Thursday, January 12, 2012

Kiln Controller Safety

Today I replaced a controller on a customer's Skutt kiln. It was the wall mounted type, but it uses the same parts as the kiln mounted systems. The controller had fried out, and there's no good way to fix them. By the time you send it off to have it repaired and pay for shipping and labor and everything else, it's faster and just as cost effective to buy a new one. Currently, a new Skutt KM circuit board with touch pad is $260. Replacing it is fairly simple, but you have to make sure to get the wires hooked up in the right order.

When controllers fail, they do all sorts of goofy things. The most common symptom that I have seen is when some of the buttons stop working, like on the controller I replaced today. The Cone Fire section of the board wouldn't work, and some of the number bottons were dead, but the Ramp/Hold section worked fine. Another common symptom is when the bottons still work, but the controller simply won't go when Start is pushed. The most difficult diagnosis I've had was on a very old controller that seemed to be working fine, but every few minutes the temperature readout would jump several hundred degrees for a few seconds, which would confuse the system and shut it down. Replacing the controller fixed the problem.

I worked on a kiln this last summer that was only two years old and was having trouble getting to temperature. It would just stall out at 2000 degrees, then shut down. Due to its age I didn't think that it was a controller problem, and the elements weren't necessarily worn enough to blame them. After changing the thermocouples and thermocouple wires the problem persisted. So I changed all the elements, still with no success. So I switched out the controller with a controller from one of my kilns and we still had the same problem. After talking with the tech at L&L Kilns, and the tech at Bartlett Instruments (they build the controllers for L&L and Skutt), we decided it was in electrical interference problem. We have no idea why this suddenly started happening to a two year old kiln, but it was fixed by adding a grounding wire to the center tap of the control board. It took a couple of weeks to get through all of it, but it's now working fine.

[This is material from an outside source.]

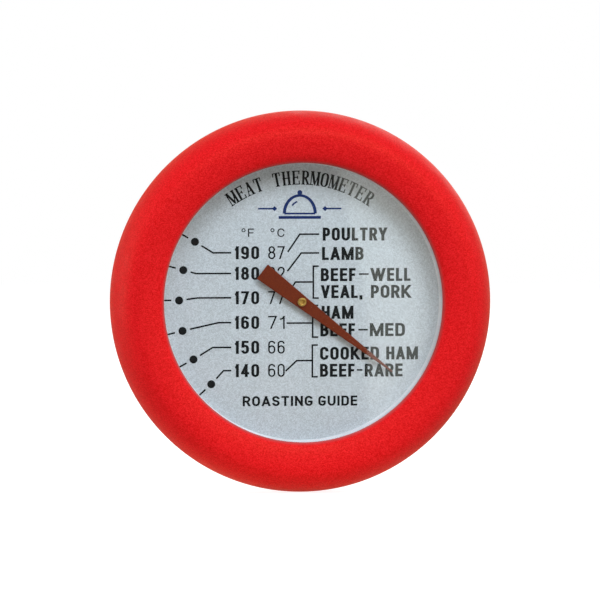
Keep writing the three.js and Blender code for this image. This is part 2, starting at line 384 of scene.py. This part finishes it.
def glass_finish():
    """Flat clear glass: light goes straight through, and each face mirrors a little of what is in front."""
    look = Finish("flat_glass")
    smear = look.grain(9.0)
    look.bump(look.grain(14.0), 0.004)
    clear = look.node("BsdfTransparent", Color=look.between(smear, (0.975, 0.985, 0.98), (0.99, 0.995, 0.99)))
    mirror = look.node("BsdfGlossy", Roughness=look.between(smear, 0.02, 0.05), Normal=look.normal)
    share = look.node("Math")                       # both faces' share, taken where the light goes in
    share.operation = "MULTIPLY"
    share.use_clamp = True
    back_face = look.node("NewGeometry").outputs["Backfacing"]
    going_in = look.node("MapRange", Value=back_face, To_Min=2.0, To_Max=0.0)
    look.join(share.inputs[0], look.node("Fresnel", IOR=1.5).outputs[0])
    look.join(share.inputs[1], going_in.outputs["Result"])
    mixed = look.node("MixShader", Fac=share.outputs[0])
    look.join(mixed.inputs[1], clear.outputs[0])
    look.join(mixed.inputs[2], mirror.outputs[0])
    look.tree.nodes.remove(look.shader)
    output = look.tree.nodes["Material Output"]
    look.join(output.inputs["Surface"], mixed.outputs[0])
    return look.material


SILICONE = silicone_finish()
DIAL = dial_finish()
SPUN_STEEL = steel_finish("spun_steel", lambda look: look.rings(0.35), spun=True)
BRIGHT_WALL = steel_finish(
    "bright_wall", lambda look: look.grain(0.3), (0.45, 0.55), (0.97, 0.93, 0.94), metallic=0.2
)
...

What makes a controller go bad? Age, moisture or an electrical surge. How do you keep your controller healthy? Keep it in a dry environment, and shut down the breaker when you're not using it. I've had several schools fry out controllers by leaving them on during the summer months, when we get a lot of electrical storms.

With minimal care and fuss, a kiln controller will last many years. But like any computer, they eventually wear out and need to be replaced.